Set problem | Repeat the material exactly, leaving nothing out.

Stored records |
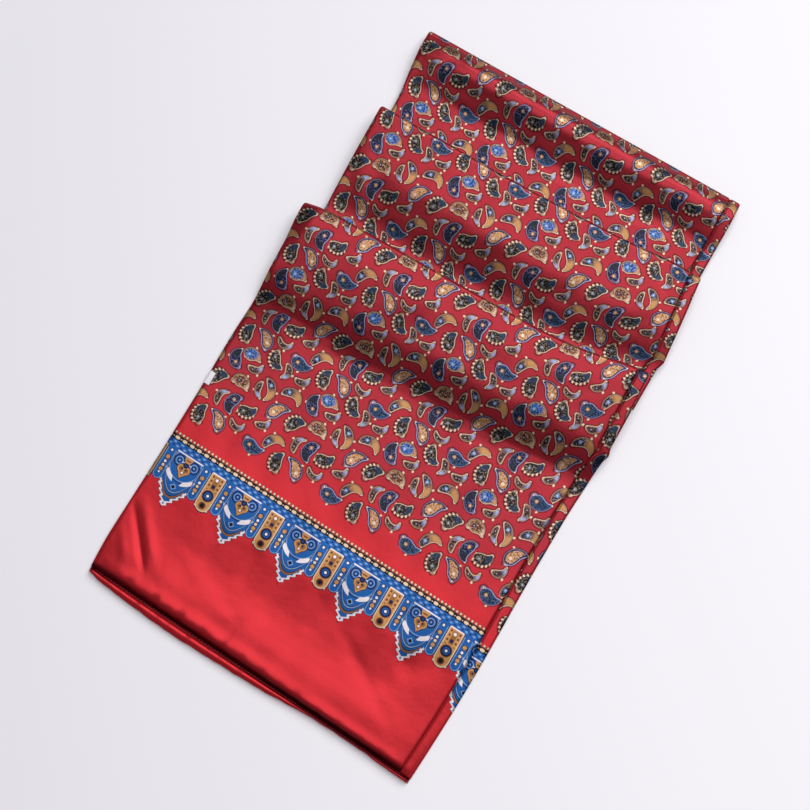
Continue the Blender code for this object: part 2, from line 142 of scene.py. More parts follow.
# ---- puckers that the hem's stitches draw into the panel: (across, length, half width, depth)
PUCKERS = ((-127, 9, 2.6, 1), (-116, 7, 1.8, 0.6), (-105, 12, 2.8, 1.3), (-92, 7, 1.6, 0.6),
           (-83, 13, 2.6, 1.4), (-71, 8, 2.2, 0.9), (-61, 13, 2.4, 1.4), (-50, 8, 1.8, 0.7),
           (-42, 10, 2.2, 1), (-25, 12, 2.4, 1.2), (-8, 9, 2.2, 0.9), (9, 8, 2.6, 0.8), (24, 7, 2, 0.5),
           (38, 9, 2.6, 0.7), (56, 7, 2.4, 0.5), (73, 8, 2.4, 0.6), (91, 7, 2.2, 0.4), (108, 8, 2.6, 0.5),
           (124, 7, 2.2, 0.5))
PUCKER_FROM = 4.2

# ---- rumples: a few long soft waves with no direction of their own -------------------------
RUMPLE_SEED = 4
RUMPLE_WAVES = 12
RUMPLE_LENGTHS = (16.0, 46.0)
RUMPLE_HEIGHT = 0.05      # of each wave

SEAM_DIP = 0.9            # how far both panels turn in at the right seam
SEAM_DIP_WIDTH = 0.9

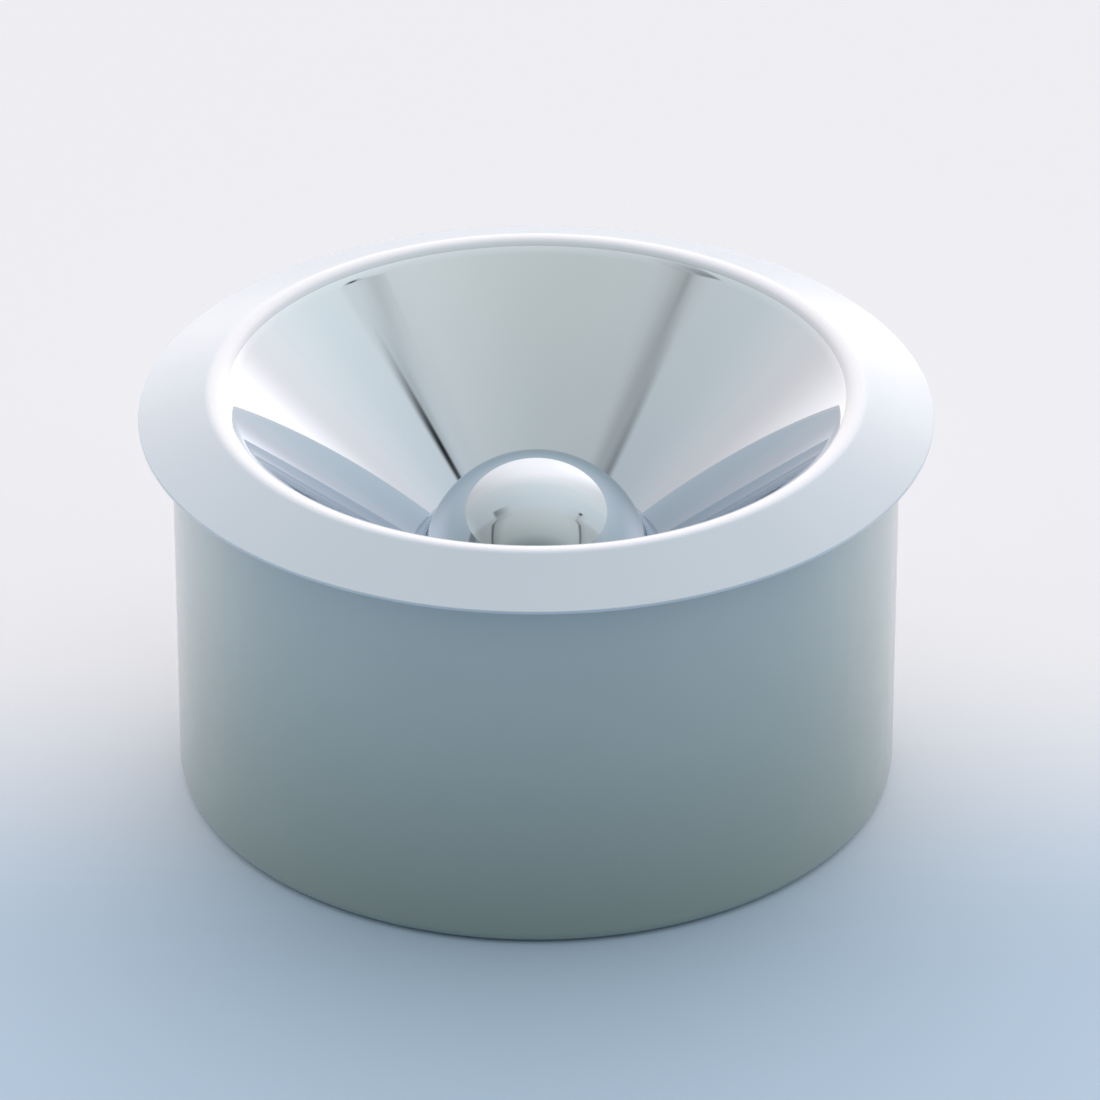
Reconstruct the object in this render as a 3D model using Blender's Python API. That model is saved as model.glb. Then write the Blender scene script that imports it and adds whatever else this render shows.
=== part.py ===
"""Ceiling air diffuser with an adjustable ball core, as separate pieces.

Frame: metres, +Z up through the axis towards the room, origin at the centre of the duct end's foot.
A steel can slips up into the duct. A painted face ring sits on its rim and a spun, mirror-finish
funnel sits in the ring. Three tie pillars pull the funnel, by the collar crimped to its throat,
down to a spider riveted across the inlet. The ball core is a nut on a fixed spindle: turning the
ball winds it down into the can, which opens the ring-shaped gap between ball and throat.
"""

import math

import bmesh
import bpy
from mathutils import Matrix, Vector

# ---- driving dimensions, metres -------------------------------------------------------------
BODY_RADIUS = 0.079          # the can's outside, for a nominal 160 mm duct collar
FLANGE_RADIUS = 0.0862       # outer edge of the face ring
FLANGE_UNDERSIDE = 0.0853    # height of the face that the gasket lies against
GASKET_BOTTOM = 0.0839       # height of the face that the ceiling meets
GASKET_OUTER = 0.0822
SEAT_OUTER = 0.0836           # where the flange's flat underside ends and its thin edge begins
CREST_RADIUS = 0.0701        # circle along the top of the rolled mouth
CREST_HEIGHT = 0.0927        # the part's full height
RING_ROLL = 0.0045           # roll radius of the ring's crest
BEVEL_ANGLE = math.radians(21.1)
FUNNEL_ROLL = 0.0056         # roll radius of the funnel's mouth
MOUTH_SLOPE = math.radians(42.2)
THROAT_SLOPE = math.radians(39.2)
RIM_INSET = 0.00065          # from the crest circle in to the funnel's rim
THROAT_RADIUS = 0.0244
BALL_RADIUS = 0.025
BALL_HEIGHT = 0.0485         # the ball's centre with the core closed
TRAVEL = 0.015               # how far the ball winds down
LEAD = 0.004                 # travel for one turn of the ball

CLEARANCE = 0.0003           # between pieces that touch
CAN_WALL = 0.0015
SHEET = 0.0012               # the funnel's and the ball shells' wall
FOOT_STEP = 0.0035           # height of the can's stepped bottom above its foot
INLET_RADIUS = 0.062
SKIRT_BOTTOM = 0.070         # lower edge of the face ring's skirt
HEM_BOTTOM = 0.0528
HEM_RADIUS = 0.0280
SKIRT_INNER = 0.0756
SKIRT_OUTER = 0.0772
COLLAR_BOTTOM = 0.047
COLLAR_RADIUS = 0.034
SPIDER_BOTTOM = 0.0053
SPIDER_TOP = 0.0078
PILLAR_CIRCLE = 0.038        # the tie pillars stand on this radius
TIE_HOLE_RADIUS = 0.0023
RIVET_HOLE_RADIUS = 0.0019
RIVET_CIRCLE = 0.068
ARM_ANGLES = tuple(math.radians(a) for a in (90, 210, 330))
SPINDLE_RADIUS = 0.004
SPINDLE_ROOT = 0.0031
SPINDLE_FLAT = 0.0034        # distance of the spindle's flat from its axis
INSERT_BOTTOM = 0.0278
INSERT_TOP = 0.0378
SHOULDER_TOP = INSERT_BOTTOM - TRAVEL - CLEARANCE    # the open stop, under the thread insert
CLIP_BOTTOM = 0.0430         # the closed stop, over the spring retainer
SPINDLE_TOP = 0.046
HUB_SCREW_TILT = math.radians(26)

FINE = 40                    # sides of the large round pieces
MEDIUM = 32
SMALL = 24
THREAD_SIDES = 16


# ---- helpers --------------------------------------------------------------------------------
def clear_scene():
    for item in list(bpy.data.objects):
        bpy.data.objects.remove(item)


def finish(name, colour, metallic, roughness):
    material = bpy.data.materials.new(name)
    material.use_nodes = True
    shader = material.node_tree.nodes["Principled BSDF"]
    shader.inputs["Base Color"].default_value = (*colour, 1.0)
    shader.inputs["Metallic"].default_value = metallic
    shader.inputs["Roughness"].default_value = roughness
    return material


def value_at(value, angle):
    """A radius or a height is a number, or a function of the angle round the axis."""
    return value(angle) if callable(value) else value


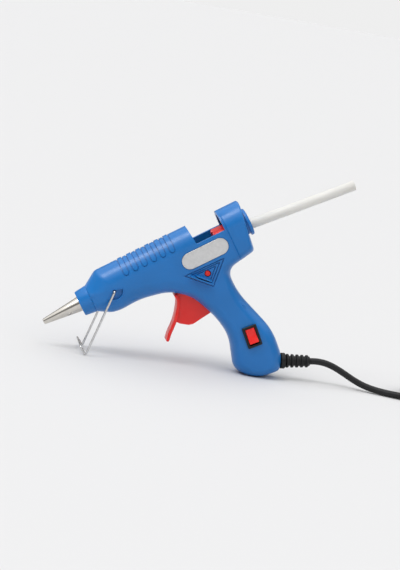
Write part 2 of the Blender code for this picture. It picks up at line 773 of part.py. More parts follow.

Full answer |
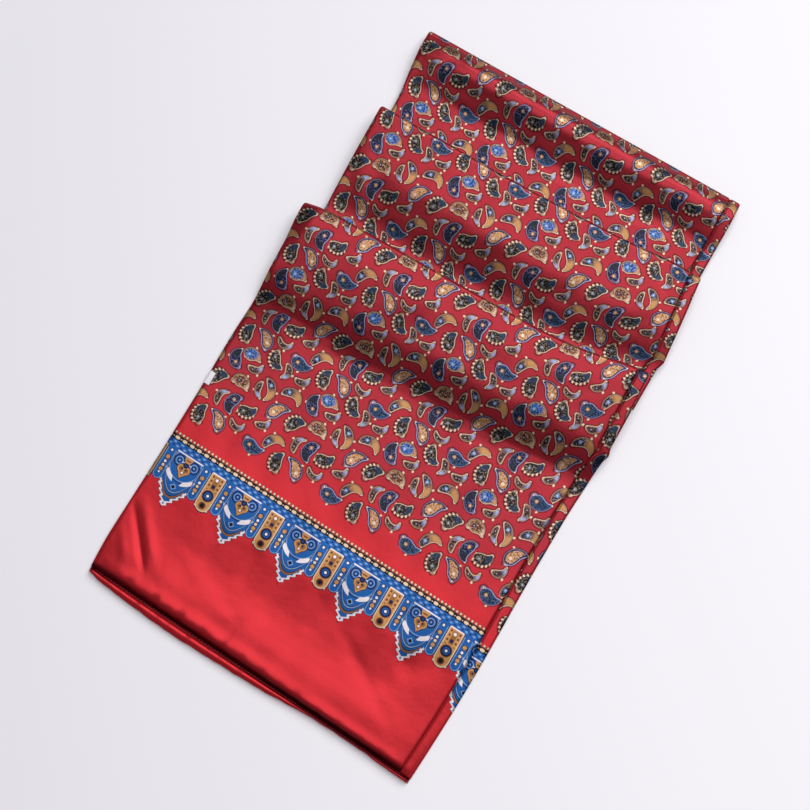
Continue the Blender code for this object: part 2, from line 142 of scene.py. More parts follow.
# ---- puckers that the hem's stitches draw into the panel: (across, length, half width, depth)
PUCKERS = ((-127, 9, 2.6, 1), (-116, 7, 1.8, 0.6), (-105, 12, 2.8, 1.3), (-92, 7, 1.6, 0.6),
           (-83, 13, 2.6, 1.4), (-71, 8, 2.2, 0.9), (-61, 13, 2.4, 1.4), (-50, 8, 1.8, 0.7),
           (-42, 10, 2.2, 1), (-25, 12, 2.4, 1.2), (-8, 9, 2.2, 0.9), (9, 8, 2.6, 0.8), (24, 7, 2, 0.5),
           (38, 9, 2.6, 0.7), (56, 7, 2.4, 0.5), (73, 8, 2.4, 0.6), (91, 7, 2.2, 0.4), (108, 8, 2.6, 0.5),
           (124, 7, 2.2, 0.5))
PUCKER_FROM = 4.2

# ---- rumples: a few long soft waves with no direction of their own -------------------------
RUMPLE_SEED = 4
RUMPLE_WAVES = 12
RUMPLE_LENGTHS = (16.0, 46.0)
RUMPLE_HEIGHT = 0.05      # of each wave

SEAM_DIP = 0.9            # how far both panels turn in at the right seam
SEAM_DIP_WIDTH = 0.9

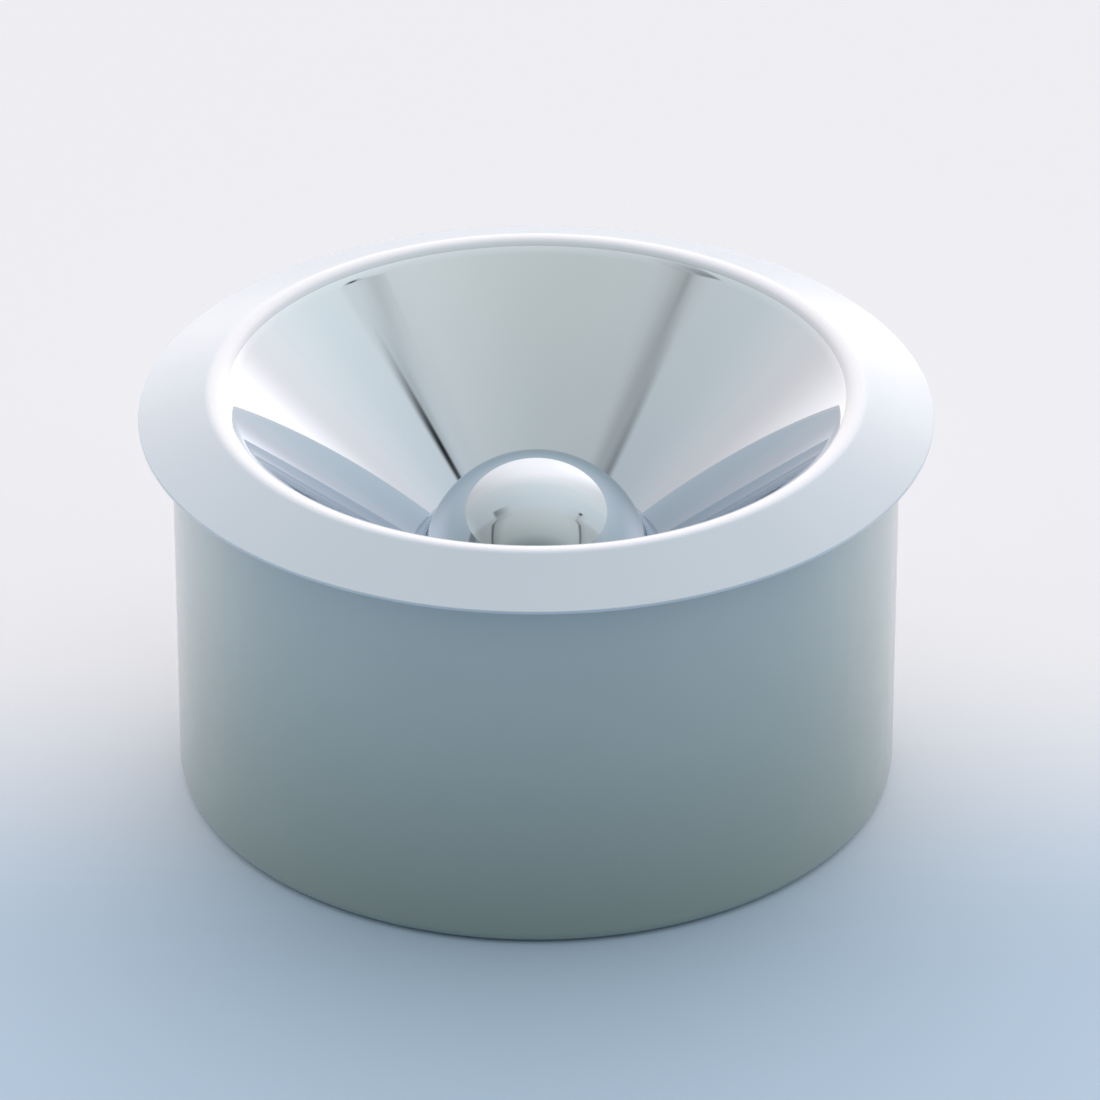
Reconstruct the object in this render as a 3D model using Blender's Python API. That model is saved as model.glb. Then write the Blender scene script that imports it and adds whatever else this render shows.
=== part.py ===
"""Ceiling air diffuser with an adjustable ball core, as separate pieces.

Frame: metres, +Z up through the axis towards the room, origin at the centre of the duct end's foot.
A steel can slips up into the duct. A painted face ring sits on its rim and a spun, mirror-finish
funnel sits in the ring. Three tie pillars pull the funnel, by the collar crimped to its throat,
down to a spider riveted across the inlet. The ball core is a nut on a fixed spindle: turning the
ball winds it down into the can, which opens the ring-shaped gap between ball and throat.
"""

import math

import bmesh
import bpy
from mathutils import Matrix, Vector

# ---- driving dimensions, metres -------------------------------------------------------------
BODY_RADIUS = 0.079          # the can's outside, for a nominal 160 mm duct collar
FLANGE_RADIUS = 0.0862       # outer edge of the face ring
FLANGE_UNDERSIDE = 0.0853    # height of the face that the gasket lies against
GASKET_BOTTOM = 0.0839       # height of the face that the ceiling meets
GASKET_OUTER = 0.0822
SEAT_OUTER = 0.0836           # where the flange's flat underside ends and its thin edge begins
CREST_RADIUS = 0.0701        # circle along the top of the rolled mouth
CREST_HEIGHT = 0.0927        # the part's full height
RING_ROLL = 0.0045           # roll radius of the ring's crest
BEVEL_ANGLE = math.radians(21.1)
FUNNEL_ROLL = 0.0056         # roll radius of the funnel's mouth
MOUTH_SLOPE = math.radians(42.2)
THROAT_SLOPE = math.radians(39.2)
RIM_INSET = 0.00065          # from the crest circle in to the funnel's rim
THROAT_RADIUS = 0.0244
BALL_RADIUS = 0.025
BALL_HEIGHT = 0.0485         # the ball's centre with the core closed
TRAVEL = 0.015               # how far the ball winds down
LEAD = 0.004                 # travel for one turn of the ball

CLEARANCE = 0.0003           # between pieces that touch
CAN_WALL = 0.0015
SHEET = 0.0012               # the funnel's and the ball shells' wall
FOOT_STEP = 0.0035           # height of the can's stepped bottom above its foot
INLET_RADIUS = 0.062
SKIRT_BOTTOM = 0.070         # lower edge of the face ring's skirt
HEM_BOTTOM = 0.0528
HEM_RADIUS = 0.0280
SKIRT_INNER = 0.0756
SKIRT_OUTER = 0.0772
COLLAR_BOTTOM = 0.047
COLLAR_RADIUS = 0.034
SPIDER_BOTTOM = 0.0053
SPIDER_TOP = 0.0078
PILLAR_CIRCLE = 0.038        # the tie pillars stand on this radius
TIE_HOLE_RADIUS = 0.0023
RIVET_HOLE_RADIUS = 0.0019
RIVET_CIRCLE = 0.068
ARM_ANGLES = tuple(math.radians(a) for a in (90, 210, 330))
SPINDLE_RADIUS = 0.004
SPINDLE_ROOT = 0.0031
SPINDLE_FLAT = 0.0034        # distance of the spindle's flat from its axis
INSERT_BOTTOM = 0.0278
INSERT_TOP = 0.0378
SHOULDER_TOP = INSERT_BOTTOM - TRAVEL - CLEARANCE    # the open stop, under the thread insert
CLIP_BOTTOM = 0.0430         # the closed stop, over the spring retainer
SPINDLE_TOP = 0.046
HUB_SCREW_TILT = math.radians(26)

FINE = 40                    # sides of the large round pieces
MEDIUM = 32
SMALL = 24
THREAD_SIDES = 16


# ---- helpers --------------------------------------------------------------------------------
def clear_scene():
    for item in list(bpy.data.objects):
        bpy.data.objects.remove(item)


def finish(name, colour, metallic, roughness):
    material = bpy.data.materials.new(name)
    material.use_nodes = True
    shader = material.node_tree.nodes["Principled BSDF"]
    shader.inputs["Base Color"].default_value = (*colour, 1.0)
    shader.inputs["Metallic"].default_value = metallic
    shader.inputs["Roughness"].default_value = roughness
    return material


def value_at(value, angle):
    """A radius or a height is a number, or a function of the angle round the axis."""
    return value(angle) if callable(value) else value


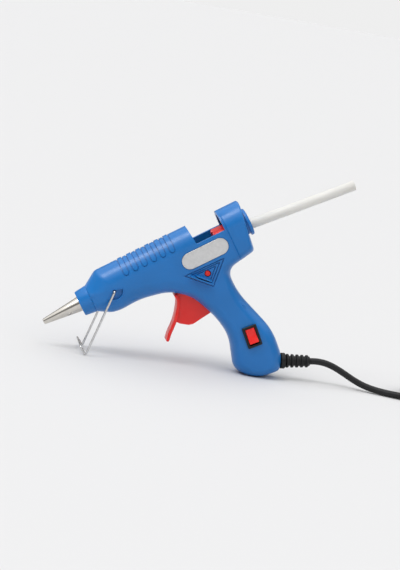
Write part 2 of the Blender code for this picture. It picks up at line 773 of part.py. More parts follow.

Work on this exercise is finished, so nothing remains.